● **Information provided**
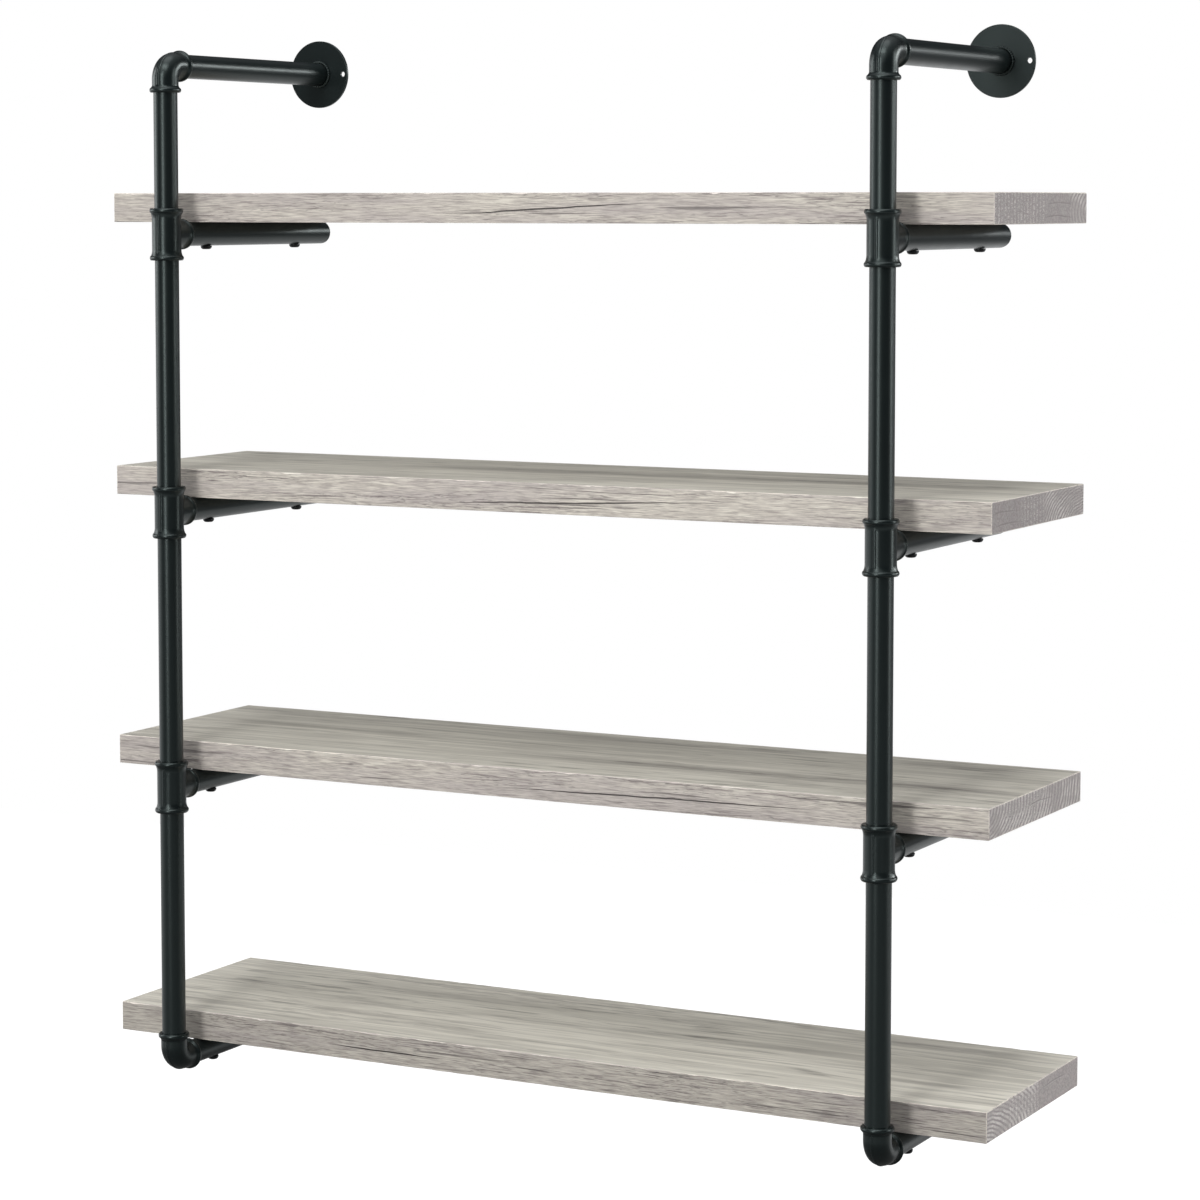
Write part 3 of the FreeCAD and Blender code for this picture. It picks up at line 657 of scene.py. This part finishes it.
def edge_laminate(name, board, tones, middle, crack):
    """The printed face of the front and back edges: dense cream and umber strands."""
    material, surface, place = new_finish(name, specular=LAMINATE_SHEEN)
    cream, beige, mauve, umber, soot = tones
    strands = grain_field(place, board, EDGE_SWAY)
    warm = strands(3.0, 32.0, 3.0, 3.0).smooth(0.38, 0.62)
    mottle = strands(6.0, 75.0, 3.0, 23.0)
    fibre = strands(60.0, 1250.0, 3.0)
    pale_strands = strands(42.0, 860.0, 3.0, 9.0)
    dark_strands = strands(24.0, 620.0, 3.0, 17.0).smooth(0.555, 0.635)
    ticks = strands(95.0, 760.0, 2.0, 31.0).smooth(0.57, 0.67)
    hair = strands(5.0, 330.0, 2.0, 53.0).smooth(0.640, 0.690)
    split = crack_mask(place, crack, middle,
                       (strands(9.0, 6.0, 3.0, 41.0) - 0.5) * CRACK_WANDER)
    colour = warm.blend(mauve, beige)
    colour = ((1.0 - fibre.smooth(0.32, 0.60)) * 0.65).blend(colour, umber)
    colour = (pale_strands.smooth(0.50, 0.63) * (0.28 + warm * 0.42)).blend(colour, cream)
    colour = (dark_strands * (0.30 + mottle.smooth(0.44, 0.60) * 0.60)).blend(colour, umber)
    colour = (mottle.smooth(0.54, 0.74) * 0.22).blend(colour, umber)
    colour = (ticks * mottle.smooth(0.46, 0.58) * 0.50).blend(colour, soot)
    colour = (hair * 0.65).blend(colour, soot)
    colour = (split * 0.92).blend(colour, toned(soot, 0.45))
    wire(surface, "Base Color", colour)
    wire(surface, "Roughness", EDGE_ROUGHNESS + (fibre - 0.5) * 0.35)
    emboss(surface, fibre * EDGE_RELIEF["fibre"] + pale_strands * EDGE_RELIEF["cream"]
           - split * EDGE_RELIEF["split"] - hair * EDGE_RELIEF["hair"], EDGE_EMBOSS)
    return material


TOP_SWAY = 0.004
TOP_ROUGHNESS = 0.50
TOP_EMBOSS = 0.8
TOP_RELIEF = {"fibre": 0.00022, "band": 0.0001, "fleck": 0.0002}


def smear_mask(place, smear, wisps, dashes):
    """A long smoky streak along the board, frayed into lines and dashes."""
    start, end, depth, slope, width, strength = smear
    x = place.axis(0)
    along = (x - start) / (end - start)
    off = (place.axis(1) - (x - start) * slope - depth).maths("ABSOLUTE") / width
    body = along.smooth(0.0, 0.3) * (1.0 - along.smooth(0.65, 1.0)) * (1.0 - off.smooth(0.2, 1.3))
    frayed = 0.55 + wisps.smooth(0.42, 0.54) * 0.35 + dashes.smooth(0.46, 0.60) * 0.30
    return body * frayed * strength


def top_laminate(name, board, tones, streak, smears):
    """The wide face: smoother, with long smoky streaks and a few dark flecks."""
    material, surface, place = new_finish(name, specular=LAMINATE_SHEEN)
    pale, plain, dull, smoke = tones
    strands = grain_field(place, board, TOP_SWAY)
    broad = strands(1.6, 13.0, 3.0, 2.0)
    band = strands(3.2, 60.0, 3.0, 5.0)
    line = strands(6.0, 170.0, 4.0, 7.0)
    fibre = strands(26.0, 420.0, 3.0, 11.0)
    dashes = strands(30.0, 150.0, 4.0, 23.0)
    wisps = strands(6.0, 110.0, 4.0, 29.0)
    smoky = strands(1.8, 15.0, 3.0, 31.0).smooth(0.50, 0.60)
    smoky = smoky * (0.12 + wisps.smooth(0.46, 0.58) * 0.60 + dashes.smooth(0.50, 0.60) * 0.50)
    smoky = smoky * streak
    for smear in smears:
        smoky = smoky.maths("MAXIMUM", smear_mask(place, smear, wisps, dashes))
    flecks = strands(11.0, 100.0, 4.0, 43.0).smooth(0.56, 0.70) * broad.smooth(0.42, 0.54)
    hairs = strands(7.0, 130.0, 2.0, 61.0).smooth(0.60, 0.66)
    scratch = strands(5.0, 420.0, 1.0, 57.0).smooth(0.66, 0.72)
    colour = broad.smooth(0.36, 0.64).blend(dull, plain)
    colour = ((band * 0.5 + line * 0.5).smooth(0.45, 0.58) * 0.85).blend(colour, pale)
    colour = ((1.0 - line.smooth(0.36, 0.48)) * 0.80).blend(colour, dull)
    colour = ((1.0 - fibre.smooth(0.32, 0.50)) * 0.50).blend(colour, dull)
    colour = (hairs * 0.42).blend(colour, smoke)
    colour = (smoky * 0.80).blend(colour, smoke)
    colour = (flecks * 0.65).blend(colour, toned(smoke, 0.75))
    colour = (scratch * 0.35).blend(colour, pale)
    wire(surface, "Base Color", colour)
    wire(surface, "Roughness", TOP_ROUGHNESS + (fibre - 0.5) * 0.30 + smoky * 0.06)
    emboss(surface, fibre * TOP_RELIEF["fibre"] + band * TOP_RELIEF["band"]
           - flecks * TOP_RELIEF["fleck"], TOP_EMBOSS)
    return material


RING_STRETCH = 0.42
RING_WOBBLE = 0.0034
PORE_ROW = 0.0085
PORE_WOBBLE = 0.004
ZONE_FADE = 0.012
RAY_HALF_WIDTHS = (0.0003, 0.0011)     # of its dark core, and of all that shows
RAY_WAVE = 0.0012
RAY_WOBBLE = 0.002
RAY_WAVES_PER_METRE = 55.0
END_ROUGHNESS = 0.55
END_EMBOSS = 0.8
END_RELIEF = {"grit": 0.0002, "ring": 0.0002, "pore": 0.0001, "ray": 0.0003}


def end_laminate(name, board, tones, middle, plan):
    """The board's end: growth rings, pores and rays, each in its own zone."""
    material, surface, place = new_finish(name, specular=LAMINATE_SHEEN)
    pale, plain, rose, dark = tones
    y, z = place.axis(1), place.axis(2) - middle
    dots = place.stretched((9.0, 620.0, 240.0), (board, 0.0, board)).cloud(1.0, 2.0)
    grit = place.stretched((9.0, 520.0, 520.0), (0.0, board, 0.0)).cloud(1.0, 3.0, 0.6)
    wobble = place.stretched((9.0, 45.0, 45.0), (0.0, 0.0, board)).cloud(1.0, 2.0) - 0.5

    def zone(first, last):
        return y.smooth(first - ZONE_FADE, first + ZONE_FADE) * (
            1.0 - y.smooth(last - ZONE_FADE, last + ZONE_FADE))

    pith_y, pith_z = plan["pith"]
    across, up = (y - pith_y) * RING_STRETCH, z - pith_z
    radius = (across * across + up * up).maths("SQRT") + wobble * RING_WOBBLE
    wave = (radius * (math.tau / plan["pitch"])).maths("SINE") * 0.5 + 0.5
    faded = place.stretched((9.0, 26.0, 60.0), (0.0, board, board)).cloud(1.0, 2.0)
    ringed = zone(*plan["rings"]) * (0.30 + faded.smooth(0.38, 0.62) * 0.70)
    ring = wave.smooth(0.22, 0.66) * (0.55 + dots.smooth(0.38, 0.55) * 0.45) * ringed
    rows = ((y + wobble * PORE_WOBBLE) * (math.tau / PORE_ROW)).maths("SINE") * 0.5 + 0.5
    specks = place.stretched((9.0, 330.0, 1000.0), (board, 0.0, board)).cloud(1.0, 2.0)
    pored = zone(*plan["pores"])
    pores = specks.smooth(0.46, 0.62) * rows.smooth(0.0, 0.8) * pored
    ray = 0.0
    for first, last, height in plan["rays"]:
        drop = ((y - first) * RAY_WAVES_PER_METRE).maths("SINE") * RAY_WAVE + height
        off = (z - (drop + wobble * RAY_WOBBLE)).maths("ABSOLUTE").smooth(*RAY_HALF_WIDTHS)
        ray = (1.0 - off) * zone(first, last) + ray
    colour = (wobble + 0.5).smooth(0.35, 0.65).blend(plain, rose)
    colour = (grit.smooth(0.35, 0.65) * 0.5).blend(dark, colour)
    colour = (pored * 0.22).blend(colour, dark)
    colour = (ringed * 0.62).blend(colour, dark)
    colour = (ring * 0.68).blend(colour, pale)
    colour = (pores * 0.50).blend(colour, pale)
    colour = (ray * 0.6).blend(colour, dark)
    wire(surface, "Base Color", colour)
    wire(surface, "Roughness", END_ROUGHNESS + (grit - 0.5) * 0.3)
    emboss(surface, grit * END_RELIEF["grit"] + ring * END_RELIEF["ring"]
           + pores * END_RELIEF["pore"] - ray * END_RELIEF["ray"], END_EMBOSS)
    return material


EDGE_TONES = ((0.80, 0.755, 0.66), (0.625, 0.578, 0.510), (0.545, 0.495, 0.462),
              (0.255, 0.222, 0.212), (0.110, 0.098, 0.096))
TOP_TONES = ((0.600, 0.572, 0.505), (0.520, 0.496, 0.436), (0.440, 0.418, 0.368),
             (0.205, 0.190, 0.172))
END_TONES = ((0.690, 0.655, 0.625), (0.500, 0.466, 0.447), (0.505, 0.446, 0.438),
             (0.265, 0.238, 0.233))
WORN_SHARE = 1.32
BOARDS = [
    # tones: how light this board's top, edges and ends are
    # crack: start and end along the board, height above its middle, slope
    # streak: strength of the smoky streaks
    # smears: start, end, depth, slope, half width, strength
    # end: pith, ring pitch, where rings and pores lie in depth, rays from, to and height
    {"tones": (1.0, 0.92, 1.10), "crack": (-0.10, 0.152, -0.0055, 0.040), "streak": 0.55,
     "smears": [(-0.40, 0.10, -0.170, 0.03, 0.012, 0.6), (0.05, 0.46, -0.070, 0.02, 0.014, 0.6)],
     "end": {"pith": (0.030, -0.004), "pitch": 0.0036, "rings": (-0.055, 0.0),
             "pores": (-0.30, -0.125),
             "rays": [(-0.120, -0.062, 0.004), (-0.125, -0.064, -0.009)]}},
    {"tones": (1.18, 0.96, 1.04), "crack": (-0.10, 0.225, -0.0085, 0.034), "streak": 0.45,
     "smears": [(-0.34, 0.64, -0.122, 0.02, 0.024, 1.0), (0.10, 0.50, -0.060, 0.00, 0.008, 0.5)],
     "end": {"pith": (-0.006, -0.026), "pitch": 0.0030, "rings": (-0.120, 0.0),
             "pores": (-0.185, -0.120),
             "rays": [(-0.262, -0.205, 0.003), (-0.250, -0.190, -0.009)]}},
    {"tones": (1.09, 0.93, 1.13), "crack": (-0.04, 0.340, -0.0062, 0.018), "streak": 0.45,
     "smears": [(-0.12, 0.64, -0.180, 0.01, 0.018, 1.0), (0.20, 0.50, -0.150, -0.02, 0.006, 0.5),
                (-0.14, 0.26, -0.055, 0.05, 0.010, 0.6), (0.30, 0.46, -0.044, 0.00, 0.012, 0.7),
                (-0.45, -0.15, -0.120, 0.04, 0.010, 0.5)],
     "end": {"pith": (-0.300, 0.014), "pitch": 0.0034, "rings": (-0.275, -0.010),
             "pores": (-0.230, -0.110), "rays": [(-0.160, -0.100, 0.002)]}},
    {"tones": (1.27, 0.76, 1.28), "crack": (-0.245, -0.095, -0.0022, 0.0), "streak": 0.55,
     "smears": [(-0.38, 0.00, -0.070, 0.00, 0.018, 0.5), (-0.02, 0.36, -0.125, 0.02, 0.014, 0.6),
                (0.24, 0.49, -0.046, 0.03, 0.012, 0.8), (0.34, 0.49, -0.188, 0.00, 0.008, 0.6)],
     "end": {"pith": (-0.290, -0.030), "pitch": 0.0036, "rings": (-0.275, -0.130),
             "pores": (-0.205, -0.120), "rays": [(-0.110, -0.050, 0.005)]}},
]
for tier, look in enumerate(BOARDS, 1):
    board = make_board(tier)
    low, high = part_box("shelf_%d" % tier)
    middle = (low.z + high.z) / 2.0
    top_tones, edge_tones, end_tones = [
        [toned(tone, share) for tone in tones]
        for tones, share in zip((TOP_TONES, EDGE_TONES, END_TONES), look["tones"])]
    worn_tones = [toned(tone, WORN_SHARE) for tone in EDGE_TONES]
    for material in (
            top_laminate("board_%d_top" % tier, tier, top_tones, look["streak"], look["smears"]),
            edge_laminate("board_%d_edge" % tier, tier + 9, edge_tones, middle, look["crack"]),
            end_laminate("board_%d_end" % tier, tier, end_tones, middle, look["end"]),
            edge_laminate("board_%d_arris" % tier, tier + 5, worn_tones, middle, look["crack"])):
        board.data.materials.append(material)
    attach(board, "root")
    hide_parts("shelf_%d" % tier)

● **What is expected**
From the listing above, return each line with the word "tier".

● **Task answer**
for tier, look in enumerate(BOARDS, 1):
    board = make_board(tier)
    low, high = part_box("shelf_%d" % tier)
            top_laminate("board_%d_top" % tier, tier, top_tones, look["streak"], look["smears"]),
            edge_laminate("board_%d_edge" % tier, tier + 9, edge_tones, middle, look["crack"]),
            end_laminate("board_%d_end" % tier, tier, end_tones, middle, look["end"]),
            edge_laminate("board_%d_arris" % tier, tier + 5, worn_tones, middle, look["crack"])):
    hide_parts("shelf_%d" % tier)